INDUSTRIAL FEUDALISM

The first giant mining company to come to Cape Breton was the Dominion Coal Company. This was in 1892. In a sweeping deal with the Boston financial interests who owned Domco, the Liberal government, awarded them the right to mine Nova Scotia’s coal for 99 years. In return for $88 million, Domco won the right to exploit the miners of Cape Breton to their heart’s content.

Quickly Domco whipped the existing mines into shape. Taking over more than half a dozen small and inefficient mining companies, Domco increased coal production enormously. Within six years of the takeover coal production more than doubled, mounting to 1.5 million tons in 1898. By 1902 production doubled again. Domco meant business.

As part of Domco’s efficiency drive, the people of the mining towns found themselves being organized into a modern day feudal system in which every single aspect of their life depended directly on the Company.

The company ran the stores. When you owed money to the store, which was most of the time, the company would take it out of your pay. If you caused trouble, went on strike, or got laid off, the company could cut off all credit at the stores. Since they quickly became the only stores in the area, the company stores were free to charge any price they wanted for the staples of life.

The company owned the houses in the mining towns. They had no trouble collecting rent, of course, since it came off the top of the wage packet. Evictions were a common weapon to keep the miners in line, or to punish striking workers.
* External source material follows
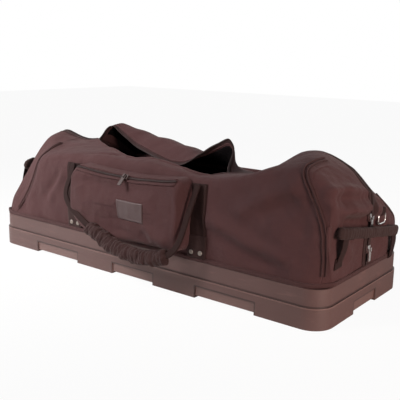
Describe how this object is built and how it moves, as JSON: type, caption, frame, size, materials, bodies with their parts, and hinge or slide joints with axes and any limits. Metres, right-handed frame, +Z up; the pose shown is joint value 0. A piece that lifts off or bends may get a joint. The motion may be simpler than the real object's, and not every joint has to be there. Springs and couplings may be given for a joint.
{
  "type": "drum hardware case",
  "caption": "Long soft-sided hardware case on a moulded tray, with a zippered pocket, webbing carry loops, end handles and an open padded top with slumped end hoods.",
  "frame": {"origin": "centre of the plane that the tray's feet rest on", "axes": "+X along the case to its right end, -Y to the front with the pocket, +Z up"},
  "size_m": [1.004, 0.4768, 0.3269],
  "materials": {
    "badge": "plain sewn patch",
    "binding": "folded woven binding",
    "board": "fabric over a stiff foam board",
    "coil": "moulded coil teeth",
    "fabric": "heavy woven nylon, lightly padded",
    "handle": "padded fabric grip",
    "lining": "smooth woven lining",
    "metal": "bright plated metal",
    "tape": "woven tape",
    "tray": "satin moulded plastic",
    "webbing": "woven webbing"
  },
  "bodies": {
    "case": {"back_left_piping": "binding", "back_left_strap": "webbing", "back_panel": "fabric", "back_right_piping": "binding", "back_right_strap": "webbing", "base_board": "board", "base_tray": "tray", "body_lining": "lining", "front_left_piping": "binding", "front_left_strap": "webbing", "front_panel": "fabric", "front_right_piping": "binding", "front_right_strap": "webbing", "left_end_panel": "fabric", "left_handle_anchors": "webbing", "left_hood": "fabric", "left_ring_tab": "webbing", "left_zipper_coil": "coil", "left_zipper_tape": "tape", "pocket_badge": "badge", "pocket_bag": "fabric", "pocket_zipper_coil": "coil", "pocket_zipper_tape": "tape", "right_end_panel": "fabric", "right_handle_anchors": "webbing", "right_hood": "fabric", "right_ring_tab": "webbing", "right_zipper_coil": "coil", "right_zipper_tape": "tape", "rim_binding": "binding", "strap_patches": "webbing", "strap_rivets": "metal"},
    "front_flap": {"front_flap": "fabric", "front_flap_lining": "lining", "front_flap_tape": "tape", "front_flap_coil": "coil"},
    "back_flap": {"back_flap": "fabric", "back_flap_lining": "lining", "back_flap_tape": "tape", "back_flap_coil": "coil"},
    "front_handle": {"front_handle_loop": "webbing", "front_handle_grip": "handle"},
    "back_handle": {"back_handle_loop": "webbing", "back_handle_grip": "handle"},
    "left_end_handle": {"left_handle_bar": "handle", "left_handle_legs": "webbing"},
    "right_end_handle": {"right_handle_bar": "handle", "right_handle_legs": "webbing"},
    "upper_slider": {"upper_slider": "metal"},
    "upper_pull": {"upper_pull": "metal"},
    "lower_slider": {"lower_slider": "metal"},
    "lower_pull": {"lower_pull": "metal"},
    "pocket_slider": {"pocket_slider": "metal"},
    "pocket_pull": {"pocket_pull": "metal"},
    "left_ring": {"left_ring": "metal"},
    "right_ring": {"right_ring": "metal"}
  },
  "joints": [
    {"name": "front_flap_hinge", "type": "hinge", "parent": "case", "child": "front_flap", "pos_m": [0, -0.1474, 0.2725], "axis": [1, 0, 0], "range_deg": [0, 260]},
    {"name": "back_flap_hinge", "type": "hinge", "parent": "case", "child": "back_flap", "pos_m": [0, 0.149, 0.21932], "axis": [1, 0, 0], "range_deg": [-145, 26]},
    {"name": "front_handle_swing", "type": "hinge", "parent": "case", "child": "front_handle", "pos_m": [0, -0.1841, 0.246], "axis": [1, 0, 0], "range_deg": [-150, 0]},
    {"name": "back_handle_swing", "type": "hinge", "parent": "case", "child": "back_handle", "pos_m": [0, 0.18433, 0.18089], "axis": [1, 0, 0], "range_deg": [0, 150]},
    {"name": "left_end_handle_swing", "type": "hinge", "parent": "case", "child": "left_end_handle", "pos_m": [-0.4793, 0, 0.114], "axis": [0, -1, 0], "range_deg": [0, 60]},
    {"name": "right_end_handle_swing", "type": "hinge", "parent": "case", "child": "right_end_handle", "pos_m": [0.4793, -0.008, 0.1088], "axis": [0, 0.9816, -0.1908], "range_deg": [0, 60]},
    {"name": "upper_slider_run", "type": "slide", "parent": "case", "child": "upper_slider", "axis": [0, 0, 1], "range_m": [-0.03, 0.04]},
    {"name": "upper_pull_swing", "type": "hinge", "parent": "upper_slider", "child": "upper_pull", "pos_m": [0.4832, 0, 0.19], "axis": [0, -1, 0], "range_deg": [0, 150]},
    {"name": "lower_slider_run", "type": "slide", "parent": "case", "child": "lower_slider", "axis": [0, 0, 1], "range_m": [-0.02, 0.03]},
    {"name": "lower_pull_swing", "type": "hinge", "parent": "lower_slider", "child": "lower_pull", "pos_m": [0.4832, 0, 0.124], "axis": [0, -1, 0], "range_deg": [0, 90]},
    {"name": "pocket_slider_run", "type": "slide", "parent": "case", "child": "pocket_slider", "axis": [1, 0, 0], "range_m": [-0.13, 0.1]},
    {"name": "pocket_pull_swing", "type": "hinge", "parent": "pocket_slider", "child": "pocket_pull", "pos_m": [0.015, -0.2208, 0.2448], "axis": [-1, 0, 0], "range_deg": [0, 120]},
    {"name": "left_ring_swing", "type": "hinge", "parent": "case", "child": "left_ring", "pos_m": [-0.479, 0.058, 0.138], "axis": [0, 1, 0], "range_deg": [0, 100]},
    {"name": "right_ring_swing", "type": "hinge", "parent": "case", "child": "right_ring", "pos_m": [0.479, 0.058, 0.188], "axis": [0, -1, 0], "range_deg": [0, 100]}
  ]
}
Many families spent the winter of 1909-10 in canvas tents after losing their homes during the strike of that year.

The company supplied coal to the miners’ homes, and water too was controlled by the company. The local doctors were all company doctors. A manager at one of the mines during the night would show up the next day as a magistrate in court.

To look at the way they all rallied to support the company against the workers, you’d think that the clergy, the newspapers, the army and the provincial and federal governments all worked for the company too. In 1907 more than one-third of the income of the provincial government came from Domco.

What happened to the money Domco made selling vast quantities of coal? A small portion found its way into the pockets of the working people of Cape Breton. Most of this, however, went right back to Domco as rent, or food money, or for doctors, clothes or fuel. Another part was spent on opening new mines and expanding Domco’s ability to produce more coal. Some of it went to the provincial government as royalties and in the form of outright bribes to the political party, in office.
But the biggest part of the money Domco got by selling coal went to the small handful of individuals who owned the corporation. These people either spent the money personally to lead a luxurious life, or invested it in other parts of Canada, in the U.S., in Latin America-- any place they could drive a hard bargain.

One thing is clear. Very little of the wealth created by the coal miners ended up in the, miners’ pockets. As far as Domco was concerned, the people who did all the work deserved nothing more than a meagre share.